Given exercise:
Word for word, restate the lines from the start of the data below through the line containing "return tree".

════

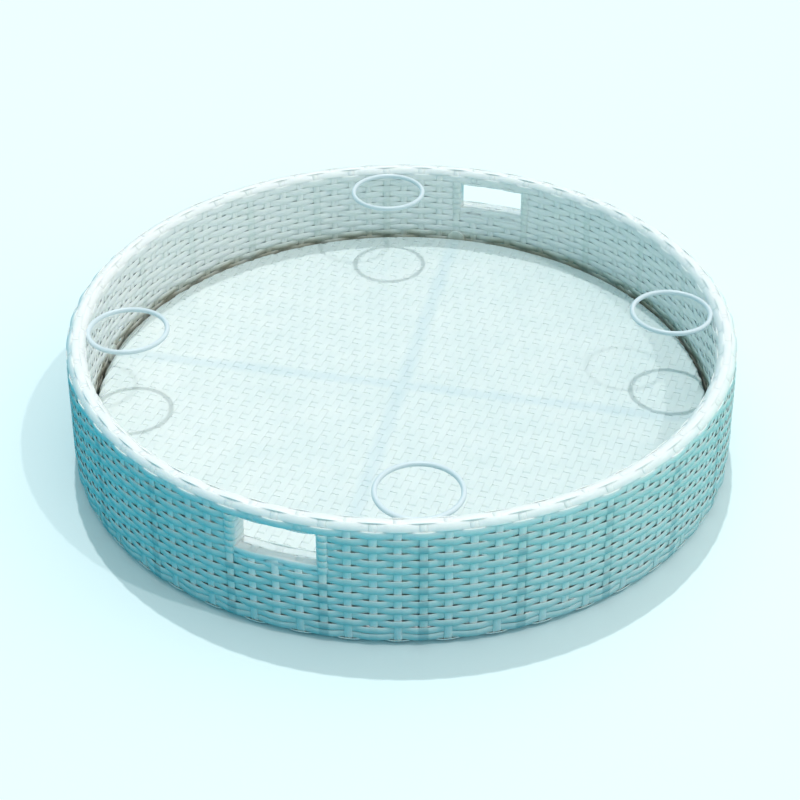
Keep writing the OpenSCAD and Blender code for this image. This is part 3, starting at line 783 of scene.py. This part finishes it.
    lines = addNode(tree, "GeometryNodeStoreNamedAttribute",
                    {"Geometry": lines, "Name": "facing", "Value": facing},
                    data_type="FLOAT_VECTOR").outputs[0]
    for label, value in (("swell", swell), ("gone", gone)):
        lines = addNode(tree, "GeometryNodeStoreNamedAttribute",
                        {"Geometry": lines, "Name": label, "Value": value}).outputs[0]
    lines = addNode(tree, "GeometryNodeSetPosition",
                    {"Geometry": lines, "Position": spot, "Offset": noise}).outputs[0]
    gone = addNode(tree, "GeometryNodeInputNamedAttribute", {"Name": "gone"}).outputs[0]
    lines = addNode(tree, "GeometryNodeDeleteGeometry", {"Geometry": lines, "Selection": gone}).outputs[0]
    swell = addNode(tree, "GeometryNodeInputNamedAttribute", {"Name": "swell"}).outputs[0]
    strips = sweepStrip(tree, lines, swell, given["Strip Width"], given["Strip Thickness"], eased=False)
    spin = addNode(tree, "ShaderNodeCombineXYZ", {"Z": given["Turn"]}).outputs[0]
    strips = addNode(tree, "GeometryNodeTransform", {"Geometry": strips, "Rotation": spin}).outputs[0]
    strips = addNode(tree, "GeometryNodeRealizeInstances", {"Geometry": strips}).outputs[0]
    strips = addNode(tree, "GeometryNodeSetMaterial",
                     {"Geometry": strips, "Material": given["Material"]}).outputs[0]
    addNode(tree, "NodeGroupOutput", {0: strips})
    return tree


floorStrips = floorTree()
stripHeight = deck - weave["depth"] + floor["lift"]
# the floor gets the darker copy of the strip, a painted shade
floorValues = {
    "Lanes": floor["lanes"], "Pitch": floor["pitch"], "Cross Pitch": floor["stakePitch"],
    "Steps": floor["stripSteps"], "Length": floor["stripSpan"] * floor["stakePitch"],
    "Height": stripHeight, "Edge Radius": edgeRadius, "Roll Radius": rollRadius, "Relief": floor["relief"],
    "Strip Width": floor["stripWide"], "Strip Thickness": weave["stripThick"], "Swell": floor["swell"],
    "Wobble": floor["wobble"], "Turn": 0.0, "Material": paintedShadeStrip}
bake("floorStrips", pathMesh("floorStrips", [(0, 0, 0)]), floorStrips, floorValues, "flat_strip",
     "floor_weave")
floorValues.update({
    "Lanes": floor["stakeLanes"], "Pitch": floor["stakePitch"], "Cross Pitch": floor["pitch"],
    "Steps": floor["stakeSteps"], "Length": floor["stakeSpan"] * floor["pitch"],
    "Height": stripHeight - floor["sink"], "Relief": 0.0, "Strip Width": floor["stakeWide"],
    "Strip Thickness": weave["stakeThick"], "Swell": 0.0, "Turn": -quarter})
bake("floorStakes", pathMesh("floorStakes", [(0, 0, 0)]), floorStrips, floorValues, "flat_strip")


# Light, floor and backdrop

stage = {
    "seen": "#e6f5f7",      # what the camera sees of the floor
    "half": 40.0,
    "deep": "#00a5bc",      # pool water that the wall is lit by
    "bright": "#7fdcd6",    # the same on the right, where the sun falls on it
    "near": 0.1,            # where on the right the bright water begins, and where it is full
    "far": 0.9,
}
sky = {
    "seen": "#e2f6f9",
    "strength": 0.84,
    "high": "#f6fbfa",
    "deep": "#00aebf",      # low sky, which stands for the water further off
    "bright": "#a4ebe4",
    "towards": (0.36, 0.16, 0.92),    # middle of the white part
    "low": 0.12,            # cosines from there at which the white begins, and at which it is full
    "full": 0.62,
}
suns = {    # azimuth, elevation, strength and size in degrees
    "key": (111, 70, 1.12, 1.0),
    "glint": (0, 61, 0.5, 1.2),    # sunlight thrown back from the right
}


def waterTone(tree, right, colours):    # from deep to bright towards the right
    sunny = addNode(tree, "ShaderNodeMapRange",
                    {"Value": right, "From Min": stage["near"], "From Max": stage["far"]},
                    interpolation_type="SMOOTHSTEP").outputs[0]
    return addNode(tree, "ShaderNodeMix",
                   {0: sunny, 6: linear(colours["deep"]), 7: linear(colours["bright"])},
                   data_type="RGBA").outputs[2]


def seenRays(tree):    # 1 for what the camera sees, itself or through something clear
    path = addNode(tree, "ShaderNodeLightPath").outputs
    return addNode(tree, "ShaderNodeMath", {0: path["Is Camera Ray"], 1: path["Is Transmission Ray"]},
                   operation="MAXIMUM").outputs[0]


def paleStage():    # matt floor: pale to the camera, pool blue in the light that it throws back
    material, tree, shader = newMaterial("poolDeckWhite")
    place = addNode(tree, "ShaderNodeTexCoord").outputs["Object"]
    right = addNode(tree, "ShaderNodeSeparateXYZ", {0: place}).outputs["X"]
    tone = addNode(tree, "ShaderNodeMix",
                   {0: seenRays(tree), 6: waterTone(tree, right, stage), 7: linear(stage["seen"])},
                   data_type="RGBA")
    tree.links.new(tone.outputs[2], shader.inputs["Base Color"])
    shader.inputs["Roughness"].default_value = 1.0
    shader.inputs["Specular IOR Level"].default_value = 0.0
    return material


def addStage():
    mesh = bpy.data.meshes.new("deck")
    half = stage["half"]
    mesh.from_pydata([(-half, -half, 0), (half, -half, 0), (half, half, 0), (-half, half, 0)], [],
                     [(0, 1, 2, 3)])
    mesh.materials.append(paleStage())
    deckPlane = bpy.data.objects.new("deck", mesh)
    bpy.context.scene.collection.objects.link(deckPlane)


def addSun(name, azimuth, elevation, strength, size):
    lamp = bpy.data.lights.new(name, "SUN")
    lamp.energy = strength
    lamp.angle = math.radians(size)
    sun = bpy.data.objects.new(name, lamp)
    bpy.context.scene.collection.objects.link(sun)
    turn, up = math.radians(azimuth), math.radians(elevation)
    towards = Vector((math.cos(turn) * math.cos(up), math.sin(turn) * math.cos(up), math.sin(up)))
    sun.rotation_euler = towards.to_track_quat("Z", "Y").to_euler()


def addWorld():
    world = bpy.data.worlds.new("paleSky")
    bpy.context.scene.world = world
    world.use_nodes = True
    tree = world.node_tree
    soft = tree.nodes["Background"]
    way = addNode(tree, "ShaderNodeTexCoord").outputs["Generated"]
    climb = addNode(tree, "ShaderNodeVectorMath", {0: way, 1: sky["towards"]},
                    operation="DOT_PRODUCT").outputs["Value"]
    climb = addNode(tree, "ShaderNodeMapRange",
                    {"Value": climb, "From Min": sky["low"], "From Max": sky["full"]},
                    interpolation_type="SMOOTHSTEP").outputs[0]
    right = addNode(tree, "ShaderNodeSeparateXYZ", {0: way}).outputs["X"]
    tone = addNode(tree, "ShaderNodeMix", {0: climb, 6: waterTone(tree, right, sky), 7: linear(sky["high"])},
                   data_type="RGBA")
    tree.links.new(tone.outputs[2], soft.inputs["Color"])
    soft.inputs["Strength"].default_value = sky["strength"]
    pale = addNode(tree, "ShaderNodeBackground", {"Color": linear(sky["seen"]), "Strength": 1.0})
    both = addNode(tree, "ShaderNodeMixShader", {0: seenRays(tree), 1: soft.outputs[0], 2: pale.outputs[0]})
    tree.links.new(both.outputs[0], tree.nodes["World Output"].inputs["Surface"])


addStage()
for name, sun in suns.items():
    addSun(name, *sun)
addWorld()


# Camera at the photograph's place

view = {
    "azimuth": 289.5,       # where the camera stands, seen from the tray
    "elevation": 35.411,
    "distance": 1.9538,
    "roll": -0.2875,
    "pictureWide": 800,
    "focalPixels": 1634.92,
    "sensorWide": 36,       # in millimetres, as Blender takes it
    "aim": (-0.0022, -0.0693, 0.0816),    # right of, nearer than and above the tray's origin
}


def addCamera():
    turn = Matrix.Rotation(math.radians(view["azimuth"] + 90), 3, "Z")
    up = math.radians(view["elevation"])
    forward = Vector((0, math.cos(up), -math.sin(up)))
    right = Vector((1, 0, 0))
    raised = right.cross(forward)
    roll = math.radians(view["roll"])
    rolled = math.cos(roll) * right + math.sin(roll) * raised
    top = -math.sin(roll) * right + math.cos(roll) * raised
    place = Vector(view["aim"]) - forward * view["distance"]
    lens = bpy.data.cameras.new("photoView")
    lens.sensor_width = view["sensorWide"]
    lens.lens = view["focalPixels"] / view["pictureWide"] * lens.sensor_width
    camera = bpy.data.objects.new("photoView", lens)
    bpy.context.scene.collection.objects.link(camera)
    axes = Matrix((turn @ rolled, turn @ top, turn @ -forward)).transposed()
    camera.matrix_world = Matrix.Translation(turn @ place) @ axes.to_4x4()
    bpy.context.scene.camera = camera


addCamera()
bpy.context.scene.view_settings.view_transform = "Standard"
print("camera and light set")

════

Correct result:
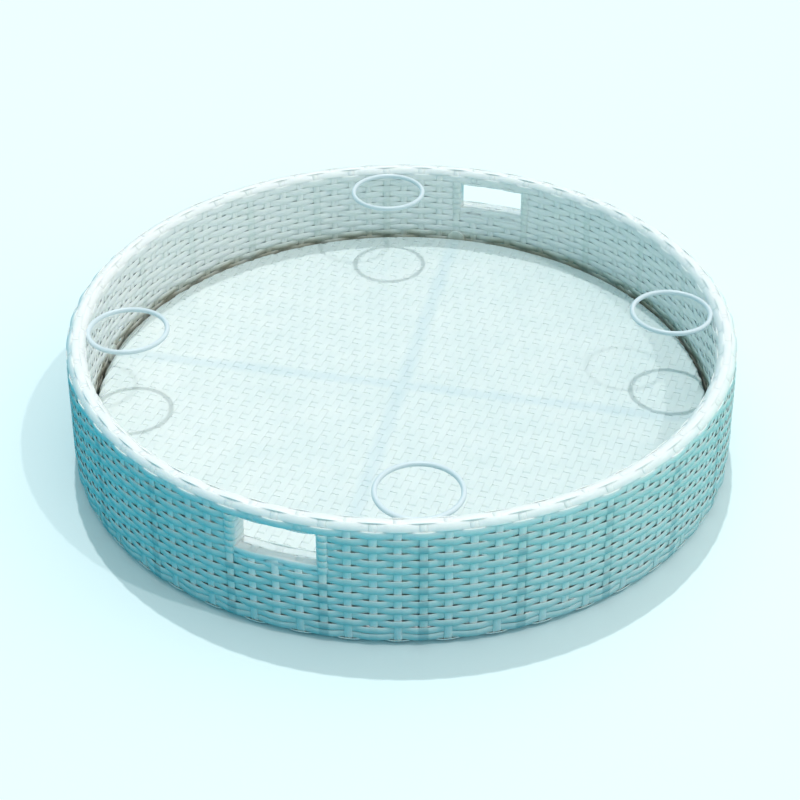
Keep writing the OpenSCAD and Blender code for this image. This is part 3, starting at line 783 of scene.py. This part finishes it.
    lines = addNode(tree, "GeometryNodeStoreNamedAttribute",
                    {"Geometry": lines, "Name": "facing", "Value": facing},
                    data_type="FLOAT_VECTOR").outputs[0]
    for label, value in (("swell", swell), ("gone", gone)):
        lines = addNode(tree, "GeometryNodeStoreNamedAttribute",
                        {"Geometry": lines, "Name": label, "Value": value}).outputs[0]
    lines = addNode(tree, "GeometryNodeSetPosition",
                    {"Geometry": lines, "Position": spot, "Offset": noise}).outputs[0]
    gone = addNode(tree, "GeometryNodeInputNamedAttribute", {"Name": "gone"}).outputs[0]
    lines = addNode(tree, "GeometryNodeDeleteGeometry", {"Geometry": lines, "Selection": gone}).outputs[0]
    swell = addNode(tree, "GeometryNodeInputNamedAttribute", {"Name": "swell"}).outputs[0]
    strips = sweepStrip(tree, lines, swell, given["Strip Width"], given["Strip Thickness"], eased=False)
    spin = addNode(tree, "ShaderNodeCombineXYZ", {"Z": given["Turn"]}).outputs[0]
    strips = addNode(tree, "GeometryNodeTransform", {"Geometry": strips, "Rotation": spin}).outputs[0]
    strips = addNode(tree, "GeometryNodeRealizeInstances", {"Geometry": strips}).outputs[0]
    strips = addNode(tree, "GeometryNodeSetMaterial",
                     {"Geometry": strips, "Material": given["Material"]}).outputs[0]
    addNode(tree, "NodeGroupOutput", {0: strips})
    return tree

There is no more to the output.